Steven Finn went a while without bowling competitive balls not long ago. On Friday he bowled an hour of them unchanged. Working over Nevill. Looking for that one more wicket. To make up for the wickets he lost. To make up for all the talk about him being finished. To erase the word "unselectable" from the front of his name.
In Alice Springs, Finn had run in like a man worried the crease might explode had he got there. Now, with run-up kinks and psychological scars, he ran like a man trying to take his sixth wicket, to close Australia down.
Stuart Broad is in the middle of another quality spell of wicketless bowling. James Anderson is off the ground with people guessing whether his side is actually Glenn McGrath's ankle.
Finn has to take the wicket. If he doesn't, Australia's controversial gamble on Nevill might pay off. Finn proved to himself he was ready earlier this season. He proved to the selectors he was ready before this Test. He proved to his captain in the first innings. He proved to the world in the second innings. But with his leader down, this was his time.
Finn could have bowled one of those occasional hoopers he had produced. He could have got one up off a length as he sometimes does. He could have replicated one of his many unplayable seamers from earlier in the Test. Instead he sprayed one down the leg side.
Nevill could have missed it, he could have glanced it to fine leg, and he could have flicked it for four. Instead, the man who batted like he was validating the faith in him, just found an edge. Perhaps one so fine that he didn't even feel it.

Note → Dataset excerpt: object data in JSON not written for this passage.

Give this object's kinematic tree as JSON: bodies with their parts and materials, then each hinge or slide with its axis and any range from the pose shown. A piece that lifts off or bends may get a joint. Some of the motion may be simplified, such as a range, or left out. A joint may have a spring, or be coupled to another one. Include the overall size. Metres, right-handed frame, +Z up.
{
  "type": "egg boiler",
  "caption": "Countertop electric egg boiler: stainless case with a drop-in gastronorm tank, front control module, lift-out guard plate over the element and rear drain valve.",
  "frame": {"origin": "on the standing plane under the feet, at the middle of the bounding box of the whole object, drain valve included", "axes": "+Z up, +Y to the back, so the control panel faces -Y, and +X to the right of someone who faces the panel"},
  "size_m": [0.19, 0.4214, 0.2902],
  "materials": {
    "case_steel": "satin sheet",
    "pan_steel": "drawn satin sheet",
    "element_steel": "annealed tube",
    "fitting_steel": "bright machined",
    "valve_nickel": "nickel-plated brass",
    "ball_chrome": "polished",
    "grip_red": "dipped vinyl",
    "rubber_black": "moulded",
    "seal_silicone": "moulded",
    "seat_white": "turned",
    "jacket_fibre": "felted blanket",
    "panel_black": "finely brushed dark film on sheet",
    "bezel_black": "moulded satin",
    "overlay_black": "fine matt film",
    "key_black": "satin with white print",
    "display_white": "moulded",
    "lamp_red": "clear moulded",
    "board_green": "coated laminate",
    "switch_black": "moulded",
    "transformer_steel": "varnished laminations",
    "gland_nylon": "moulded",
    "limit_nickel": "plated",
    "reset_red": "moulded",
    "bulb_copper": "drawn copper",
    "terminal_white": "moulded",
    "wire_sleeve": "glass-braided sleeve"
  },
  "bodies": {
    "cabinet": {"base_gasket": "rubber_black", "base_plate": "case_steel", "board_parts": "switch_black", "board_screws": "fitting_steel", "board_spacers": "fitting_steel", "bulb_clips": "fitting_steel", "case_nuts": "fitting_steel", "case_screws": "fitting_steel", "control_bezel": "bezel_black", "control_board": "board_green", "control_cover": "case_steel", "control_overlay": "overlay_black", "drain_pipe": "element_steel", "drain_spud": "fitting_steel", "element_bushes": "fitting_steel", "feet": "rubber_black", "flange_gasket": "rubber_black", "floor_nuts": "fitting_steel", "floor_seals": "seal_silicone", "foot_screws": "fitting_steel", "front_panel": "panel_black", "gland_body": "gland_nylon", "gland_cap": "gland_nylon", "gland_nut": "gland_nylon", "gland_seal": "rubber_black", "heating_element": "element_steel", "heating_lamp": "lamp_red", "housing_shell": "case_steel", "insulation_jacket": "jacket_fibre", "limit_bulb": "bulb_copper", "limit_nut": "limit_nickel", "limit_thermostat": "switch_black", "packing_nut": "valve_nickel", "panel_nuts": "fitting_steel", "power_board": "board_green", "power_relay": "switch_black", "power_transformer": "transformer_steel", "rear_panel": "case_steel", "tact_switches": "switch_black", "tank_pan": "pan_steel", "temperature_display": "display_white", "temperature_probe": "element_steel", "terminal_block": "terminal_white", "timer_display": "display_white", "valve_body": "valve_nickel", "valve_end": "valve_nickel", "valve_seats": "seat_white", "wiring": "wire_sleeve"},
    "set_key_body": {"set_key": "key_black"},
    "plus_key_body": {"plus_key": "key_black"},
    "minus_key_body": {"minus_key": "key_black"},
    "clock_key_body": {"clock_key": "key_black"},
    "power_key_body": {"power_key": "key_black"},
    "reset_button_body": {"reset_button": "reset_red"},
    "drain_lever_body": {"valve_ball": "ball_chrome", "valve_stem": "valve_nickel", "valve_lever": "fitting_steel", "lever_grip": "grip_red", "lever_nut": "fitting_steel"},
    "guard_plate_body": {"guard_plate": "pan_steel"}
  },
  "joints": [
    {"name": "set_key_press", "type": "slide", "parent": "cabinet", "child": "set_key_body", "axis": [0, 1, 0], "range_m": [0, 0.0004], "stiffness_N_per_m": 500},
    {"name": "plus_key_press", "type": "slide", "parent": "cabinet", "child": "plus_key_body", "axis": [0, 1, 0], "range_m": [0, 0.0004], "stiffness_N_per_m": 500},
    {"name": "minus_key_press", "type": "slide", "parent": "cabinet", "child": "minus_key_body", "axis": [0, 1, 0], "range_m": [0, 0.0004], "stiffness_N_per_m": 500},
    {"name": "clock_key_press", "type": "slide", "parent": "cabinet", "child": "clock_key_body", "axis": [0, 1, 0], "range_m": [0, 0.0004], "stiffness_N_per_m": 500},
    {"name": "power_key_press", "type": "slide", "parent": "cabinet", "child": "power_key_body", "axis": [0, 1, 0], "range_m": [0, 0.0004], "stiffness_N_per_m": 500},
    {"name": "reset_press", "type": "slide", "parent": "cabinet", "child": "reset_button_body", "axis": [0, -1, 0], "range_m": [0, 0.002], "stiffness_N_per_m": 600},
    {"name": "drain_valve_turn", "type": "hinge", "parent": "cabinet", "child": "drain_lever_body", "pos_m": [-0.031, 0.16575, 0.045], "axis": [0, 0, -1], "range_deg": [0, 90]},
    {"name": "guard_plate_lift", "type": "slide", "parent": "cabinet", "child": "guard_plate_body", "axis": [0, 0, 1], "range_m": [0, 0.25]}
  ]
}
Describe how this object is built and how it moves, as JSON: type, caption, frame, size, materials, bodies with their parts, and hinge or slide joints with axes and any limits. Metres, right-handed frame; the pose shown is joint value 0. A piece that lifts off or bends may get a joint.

Finn took his sixth wicket of the innings. Nevill walked off with Australia's last chance of a defendable lead. Steven Finn left the field with his head held high - the same one he had in his hands so often the last time he was in a Test squad. This time Edgbaston stood for him.
His demons were quiet.
Australia have lost two Tests. They haven't lost the series. But their demons are whispering.